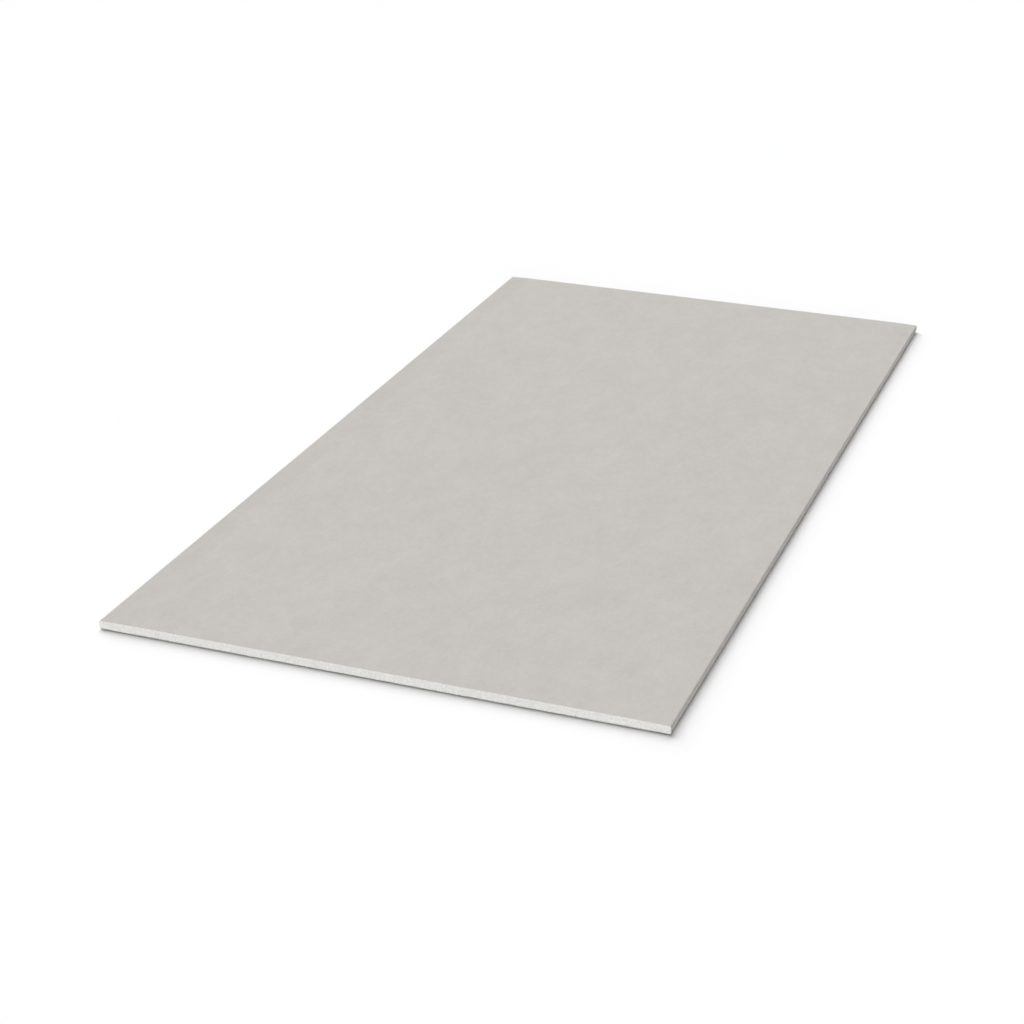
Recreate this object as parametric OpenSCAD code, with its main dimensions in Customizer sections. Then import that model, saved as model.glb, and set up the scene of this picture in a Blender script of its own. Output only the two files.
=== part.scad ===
// Drywall sheet: a gypsum core between two papers, lying on its back.
// X runs across the width, Y along the length, Z up through the thickness.
// The origin is the middle of the underside.

/* [Board] */
// Width across the two paper-wrapped long edges
board_w = 1219.2; // [600:0.1:1500]
// Length between the two cut ends
board_l = 2438.4; // [1200:0.1:4200]
// Thickness at the middle, both papers included
board_t = 19.05; // [12:0.05:26]

/* [Long edges] */
// Width of the recess for joint tape, from each long edge inwards
taper_w = 60; // [40:1:80]
// How far the face has dropped where the recess meets the long edge
taper_drop = 1.2; // [0.5:0.1:2.3]
// Radius where the face turns down into the long edge
top_corner_r = 3; // [1:0.5:4]
// Radius where the long edge turns under the back
bottom_corner_r = 4; // [1:0.5:5]

/* [Paper] */
// Thickness of the face paper
face_paper_t = 0.4; // [0.2:0.05:0.6]
// Thickness of the back paper
back_paper_t = 0.4; // [0.2:0.05:0.6]
// Width of the strip of face paper that folds under each long edge
fold_under_w = 30; // [20:1:60]
// Strip of folded paper left bare between the edge's curve and the back paper
back_paper_margin = 2.5; // [1:0.5:10]

/* [Hidden] */
$fn = 64;
half_w = board_w / 2;
// The folded strips sit between the back paper and the core
fold_base_z = back_paper_t;
core_base_z = fold_base_z + face_paper_t;
edge_top_z = board_t - taper_drop;
top_corner = [half_w - top_corner_r, edge_top_z - top_corner_r];
bottom_corner = [half_w - bottom_corner_r, fold_base_z + bottom_corner_r];
bare_core_w = board_w - 2 * fold_under_w;
back_paper_w = board_w - 2 * (bottom_corner_r + back_paper_margin);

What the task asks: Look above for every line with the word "that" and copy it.

Written solution:
Recreate this object as parametric OpenSCAD code, with its main dimensions in Customizer sections. Then import that model, saved as model.glb, and set up the scene of this picture in a Blender script of its own. Output only the two files.
// Width of the strip of face paper that folds under each long edge